Doctors and the State

Since no national health service scheme can be worked except through the medical profession it is important that the Government in laying its new plans should have the backing of the profession. But it will not be forgotten that the doctors at the outset strenuously opposed the first National Health Insurance measure. We should therefore keep an open mind in approaching a report just issued by a representative committee of the British Medical Asso- cation, just as we should when we approach the White Paper that is to be published by the Government. The B.M.A. committee is strongly opposed to the conversion of the medical profession into a salaried branch of central or local Government service, or the invasion by the State of the doctor-patient relationship ; and it would equally object to the splitting of the medical profession into two groups—official doctors and non-official doctors. The public will probably agree to the extent that it desires the right to choose its own doctors, and to retain the essence of the doctor-patient relationship. But are this choice and this relationship inconsistent with the payment of doctors by the State for services rendered?

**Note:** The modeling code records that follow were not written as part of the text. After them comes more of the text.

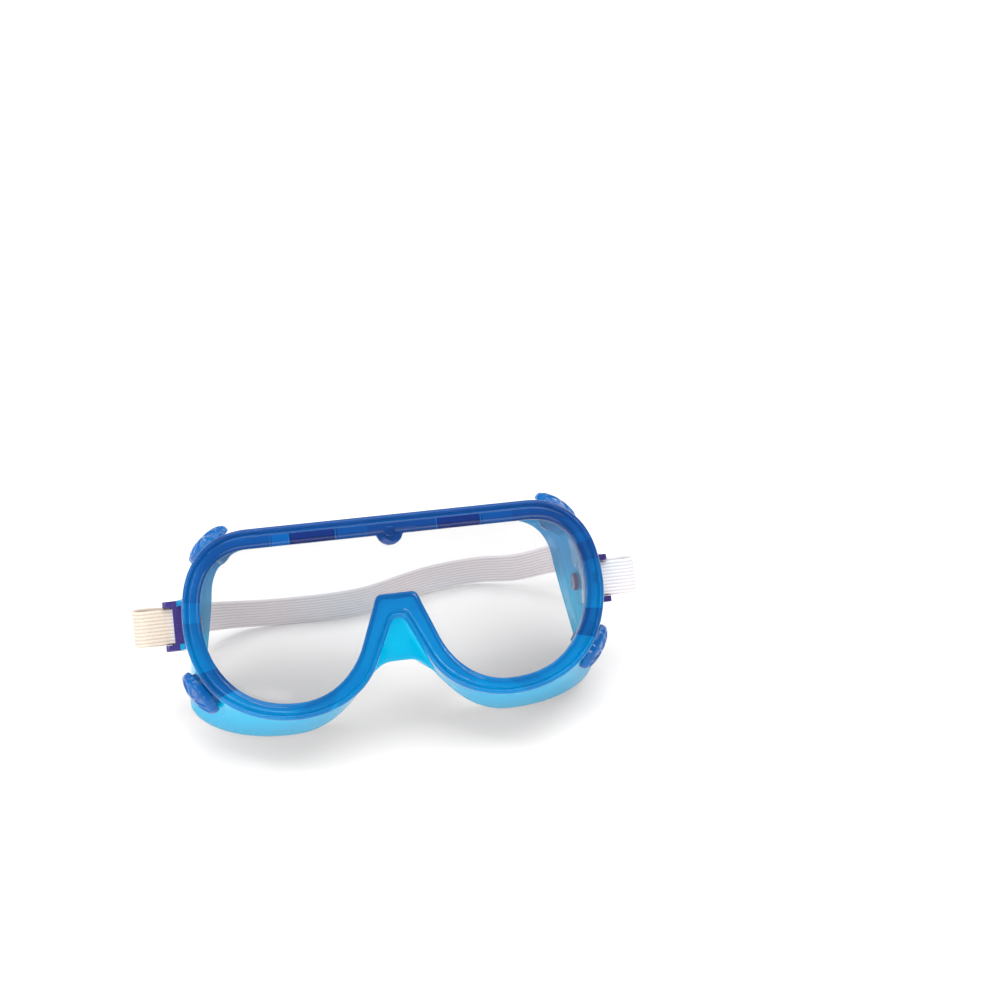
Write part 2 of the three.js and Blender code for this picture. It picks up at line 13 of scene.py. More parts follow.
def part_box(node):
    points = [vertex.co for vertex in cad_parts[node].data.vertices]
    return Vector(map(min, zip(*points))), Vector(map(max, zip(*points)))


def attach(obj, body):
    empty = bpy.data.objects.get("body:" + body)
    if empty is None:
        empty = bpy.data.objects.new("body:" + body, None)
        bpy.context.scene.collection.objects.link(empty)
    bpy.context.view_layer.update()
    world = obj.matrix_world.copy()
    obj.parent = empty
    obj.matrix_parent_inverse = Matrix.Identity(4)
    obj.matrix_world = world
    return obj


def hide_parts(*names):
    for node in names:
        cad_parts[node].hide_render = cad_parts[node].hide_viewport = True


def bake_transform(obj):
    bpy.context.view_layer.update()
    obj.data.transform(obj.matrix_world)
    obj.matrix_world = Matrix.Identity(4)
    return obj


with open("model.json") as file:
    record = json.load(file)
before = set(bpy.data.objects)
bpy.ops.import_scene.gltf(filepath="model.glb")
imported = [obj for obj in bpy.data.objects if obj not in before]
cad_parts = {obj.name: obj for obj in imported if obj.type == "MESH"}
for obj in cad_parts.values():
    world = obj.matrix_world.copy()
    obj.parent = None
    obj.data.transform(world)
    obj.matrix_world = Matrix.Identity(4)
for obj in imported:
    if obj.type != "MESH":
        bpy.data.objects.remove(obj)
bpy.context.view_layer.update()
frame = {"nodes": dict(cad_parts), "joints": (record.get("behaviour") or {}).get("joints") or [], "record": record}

# Sizes of the goggles, in millimetres, in the frame's own upright drawing: +X to the side,
# +Y from the front face back to the wearer, +Z up. Zero is RIM_TOP below the top of the rim.
MM = 0.001
FIT_GAP = 0.3
SAME_POINT = 1e-4
SAME_PLANE = 1e-3

# The rim, its window and the groove that holds the lens.
RIM_WIDTH = 150
RIM_TOP = 16.5
RIM_BOTTOM = 52
RIM_DEPTH = 8
RIM_STEP = 0.8
BAND_TOP = 7.3
BAND_SIDE = 7.2
BAND_BOTTOM = 6
LIP_THICKNESS = 2.4
NOSE_VEE = 20.5
NOSE_BAND = 8.9
LENS_THICKNESS = 1.6
LENS_HOLD = 1.9
LENS_ROUND = 0.2
GROOVE_ROUND = 0.2
REAR_LIP_SETBACK = 0.4
REAR_LIP_ROUND = 0.3
HALF = RIM_WIDTH / 2
LOBE_X = HALF / 2 + 0.5                 # the middle of the lower edge of each lens lobe
CORNER_X = HALF - 25                    # where the straight top ends

# The skirt and the face seal.
TOP_DEPTH = 28
TEMPLE_DEPTH = 46
CHEEK_DEPTH = 30.5
NOSE_DEPTH = 13.3
BROW_RISE = 1.5
TEMPLE_INSET = 4
CHEEK_DROP = 6
CHEEK_SPREAD = 6
NOSE_SWEEP = 15.3
LEAN = math.radians(40)
WALL = 2
SEAL_WIDTH = 6

# The brow tab and its pin.
TAB_RADIUS = 4.8
TAB_DROP = 3.8
TAB_REACH = 9.5
TAB_EDGE = 0.9
TAB_SINK = 0.45
PIN_RADIUS = 2
PIN_HEIGHT = 0.8

# The vents: flats pressed into the skirt, bosses, seats and turning caps.
VENT_DEPTH = 18.2
TOP_FACET = 3
LOW_FACET = 3.4
FACET_REACH = 15
FACE_CLEAR = 4                          # the least skirt behind the vents
BOSS_RADIUS = 7.5
BOSS_HEIGHT = 1.5
BOSS_ROOT = 3.6
SEAT_RADIUS = 5
SEAT_FLANGE_THICKNESS = 1
SEAT_LENGTH = 4.4
STEM_RADIUS = 1.9
BARB_RADIUS = 2.6
BARB_LENGTH = 1.4
CAP_RADIUS = 9
CAP_SKIRT = 0.8
CAP_EDGE = 1.6
CAP_HEIGHT = 4.4
CAP_UNDERSIDE = FIT_GAP + SEAT_FLANGE_THICKNESS + 1
PETALS = 8
STEPS_PER_PETAL = 8
PETAL_HUB = 3
PETAL_BORDER = 1
PETAL_RIB = 0.125                       # half a rib between petals, as a share of the pitch
PETAL_EDGE = 0.35
PETAL_SINK = 0.6
NOTCH_DEPTH = 0.45
NOTCH_HALF = 0.16                       # half a notch in the cap's edge, as a share of the pitch

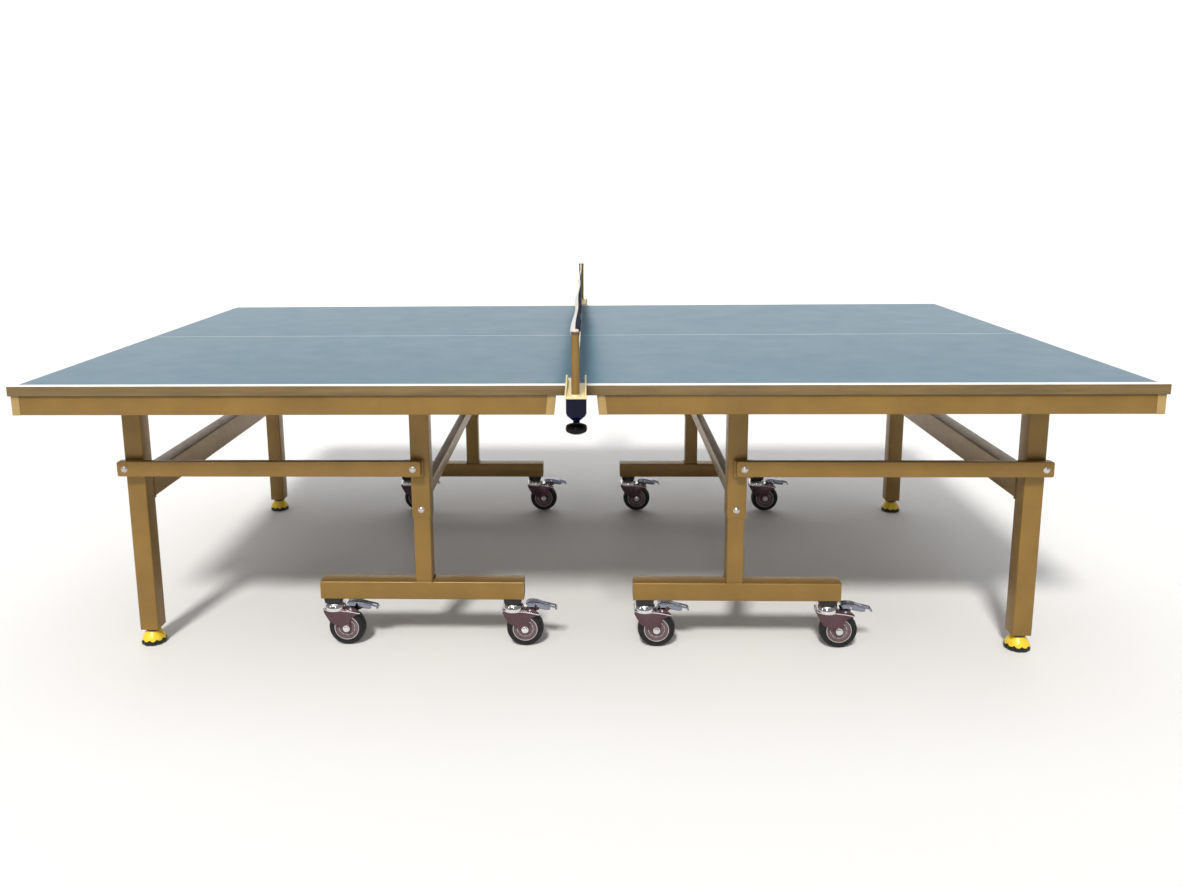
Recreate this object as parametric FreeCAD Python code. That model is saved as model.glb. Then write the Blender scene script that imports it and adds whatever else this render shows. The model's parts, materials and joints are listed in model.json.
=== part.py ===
import FreeCAD, Part
import math
import os

os.makedirs("parts", exist_ok=True)

# A full-size table tennis table in two halves that roll apart and fold up on their own stands.
# Millimetres. X runs along the table, Y across it, Z up; the origin is on the floor under the
# middle of the net. Every shape of a half is drawn on the +X side, at +Y where it has a twin.

# playing top
table_length = 2740.0
table_width = 1525.0
table_height = 760.0
panel_thickness = 25.0
seam_gap = 5.0
panel_edge_radius = 2.0

# apron frame under each panel
apron_height = 48.0
apron_thickness = 20.0
apron_wall = 1.5
apron_drain_radius = 3.0
apron_inset = 6.0
apron_net_setback = 48.0
apron_end_slant = 5.0
net_strap_width = 40.0
net_strap_thickness = 5.0
net_beam_width = 25.0
net_beam_depth = 25.0
net_beam_end_gap = 25.0

# square tubes of the stands and legs
tube_size = 50.0
tube_wall = 2.0
frame_centre_y = 550.0
stand_x = 411.0
leg_x = 1165.0
pivot_below_panel = 36.0
tube_above_pivot = 16.0

# sliding upright: a lower tube inside a sleeve, held by one through bolt
sleeve_wall = 2.3
sleeve_fit = 0.2
sleeve_bottom = 368.0
lower_tube_top = 470.0
sleeve_bolt_height = 388.0
sleeve_bolt_radius = 5.0
sleeve_bolt_head_radius = 9.0
sleeve_bolt_head_rise = 6.0
sleeve_nut_radius = 7.0
bolt_clearance = 0.1
stand_bar_width = 25.0
stand_bar_height = 40.0
stand_bar_centre_height = 416.0

# T-shaped stand foot
foot_bar_inner_x = 145.0
foot_bar_outer_x = 690.0
foot_bar_height = 50.0

# outer leg frame
leg_bottom = 45.0
leg_end_plate = 5.0
leg_bar_width = 50.0
leg_bar_height = 70.0
leg_bar_centre_height = 442.0

# link bars of the folding parallelogram
link_pivot_height = 506.0
link_pivot_offset = 14.0
link_bar_height = 40.0
link_bar_thickness = 20.0
link_bar_wall = 1.5
link_bar_corner = 5.0
link_bar_end_wall = 6.0
link_drain_radius = 3.0
link_pad_thickness = 8.0
stand_pad_width = 50.0
stand_pad_above = 18.5
stand_pad_below = 28.0
leg_pad_width = 36.0
leg_pad_above = 18.5
leg_pad_below = 18.5
link_gap = 0.5
link_pin_radius = 5.0
link_pin_reach = 8.0
link_head_radius = 8.5
link_head_rise = 4.0
open_pivot_clearance = 0.5
running_clearance = 0.05

# fold brackets under the panel
bracket_plate = 3.0
bracket_cheek = 4.0
bracket_side_gap = 0.5
bracket_half_width = 22.0
bracket_pin_radius = 6.0
bracket_pin_head = 2.0
bracket_pin_head_radius = 10.0

# levelling foot
level_stem_radius = 6.0
level_stem_reach = 30.0
level_nut_radius = 19.0
level_nut_height = 6.7
level_body_top_radius = 23.0
level_body_radius = 29.0
level_base_radius = 33.0
level_base_height = 12.0
level_scallops = 10
level_scallop_radius = 5.0
level_scallop_depth = 2.25
level_gap = 0.3

# swivel caster
caster_end_inset = 31.0
caster_trail = 32.0
wheel_radius = 50.0
wheel_width = 30.0
wheel_shoulder = 6.0
wheel_crown = 1.5
hub_radius = 31.0
hub_boss_radius = 12.0
hub_recess = 4.0
axle_radius = 4.0
axle_head_radius = 7.0
axle_head_height = 3.0
cheek_gap = 2.0
cheek_thickness = 2.5
cheek_back_reach = 28.0
cheek_front_reach = 70.0
cheek_eye_radius = 9.0
cheek_edge_depth = 9.0
crown_gap = 4.0
crown_thickness = 3.0
crown_radius = 30.0
race_radius = 28.0
race_neck_radius = 22.0
race_wall_height = 11.0
race_rise = 15.6
race_top_gap = 0.4
boss_size = 50.0
boss_height = 14.0
kingpin_radius = 6.0
kingpin_reach = 12.0
pedal_pivot_x = 46.0
pedal_above_wheel = 6.0
pedal_pin_radius = 2.5
pedal_eye_radius = 5.0
pedal_reach = 118.0
pedal_rise = 20.0
pedal_thickness = 5.0
pedal_half_width = 14.0
pedal_lug = 3.0
crown_to_pedal = 8.0

# net set
net_height = 152.5
net_outboard = 152.5
post_radius = 10.0
post_wall = 1.5
post_above_net = 1.5
net_thickness = 2.4
net_tape_height = 13.0
net_tape_thickness = 5.0
net_bottom_gap = 0.6
net_end_gap = 2.0
bracket_plate_lift = 0.4
net_plate_thickness = 5.0
net_plate_half_width = 24.0
net_plate_tongue = 62.0
tongue_seam_gap = 0.5
net_plate_overhang = 12.0
net_side_gap = 1.0
net_rib_thickness = 4.0
net_rib_rise = 20.0
net_rib_slope = 10.0
net_rib_flat = 25.0
net_rib_end_height = 3.0
housing_side_gap = 0.5
housing_depth = 50.0
housing_height = 77.0
housing_straight = 58.0
housing_neck_radius = 8.0
housing_neck_height = 7.0
housing_wall = 6.0
housing_side_wall = 1.5
housing_taper = 9.0
housing_knee_share = 0.8
housing_bottom_share = 0.45
pocket_depth = 35.0
jaw_thickness = 9.0
jaw_reach = 48.0
jaw_gap = 0.3
jaw_seam_gap = 1.5
jaw_side_gap = 0.5
pocket_top_gap = 1.0
jaw_bore_depth = 5.0
screw_tip_gap = 0.5
screw_radius = 4.0
knob_radius = 25.5
knob_height = 24.0
knob_gap = 2.0
knob_seat = 2.0
knob_bottom_share = 0.62
knob_top_share = 0.55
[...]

In regard to the splitting of the profession, it is already. split, in that sense, by the existence of Medical Officers of Health who are salaried servants of the local authorities. The middle classes are not likely to be satisfied by any service calling itself a national service which leaves them still uninsured against illness requiring the attention of the general practitioner or the occasional major illness requiring complicated treatment such as today is financially disastrous to them. General practitioners are hard-working men who for the most part well earn their fees. If there is any fear that fees will tend to be reduced under a State scheme it is inevitable that there will be opposition ; and undoubtedly there is such a fear. A satisfactory scheme must be fair to the doctors and not endanger their proper remuneration. On the other hand they must not be in the position of a guild with power to dictate terms to the community.